A great start, then, so why did the song end up taking seven months to finish? “We left so excited that night, and every time we’d go back in we’d chip away a little, but we never got the whole song to feel as exciting as the first verse did,” admits Ronson. “We were like, ‘Fuck, it’s not done.’ We tried different things, choruses, arrangements... But it all felt corny.”

The breakthrough, it transpires, came courtesy of Phil Lawrence: “We were in Memphis working on the song. Then Phil came up with the ‘do doo do’ bass part and that seemed to cement everything,” recalls Ronson. “It was like, ‘OK, we can have these rap verses and not really a real hook because we’ve got this cool bassline and that’s the cement.’”

There were still bumps in the road to come, though - not least Ronson’s initial reticence when he heard the version that Mars had gone away and worked on.

“To be honest, when Bruno first sent me the demo I thought it was kind of cheesy,” he says. “It had this dinky little clap on it and we’d been doing this heavy funk thing.
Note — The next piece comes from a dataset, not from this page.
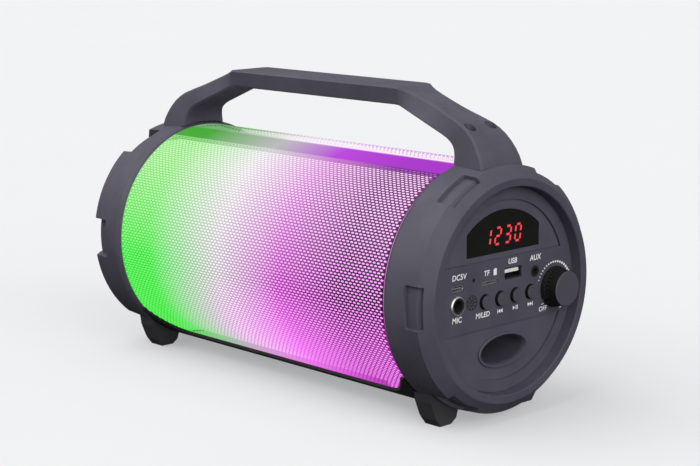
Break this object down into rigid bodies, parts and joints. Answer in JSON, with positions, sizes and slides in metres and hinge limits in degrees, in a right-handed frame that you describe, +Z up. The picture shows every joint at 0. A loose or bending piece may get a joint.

But he just knew, and he said - in the nicest possible way - ‘It’s this way or the highway’, and he was completely right.”

In fact, although Mars only gets a ‘featuring’ credit on Uptown Funk, with Ronson being listed as the main artist, Ronson is happy to give Mars the lion’s share of the credit. “75% of the song is [down to] him; he’s the fucking hook master,” he says.

Such was its ubiquity, Uptown Funk could easily have ended up being something of a millstone for Ronson and Mars, but both have enjoyed further success - Mars with with his 24K Magic album and Silk Sonic project with Anderson .Paak; Ronson via more solo material and production work for Lady Gaga and on the Barbie soundtrack - and it seems that they look back on the project with fondness.

“We don’t talk about the song much anymore,” said Ronson in 2019. “We’re all so grateful for it. We’d send jokey texts like, ‘Man we did it, we’re the new Macarena’, just funny texts. Everybody is so grateful and aware that it was this wild, lightning in a bottle thing.”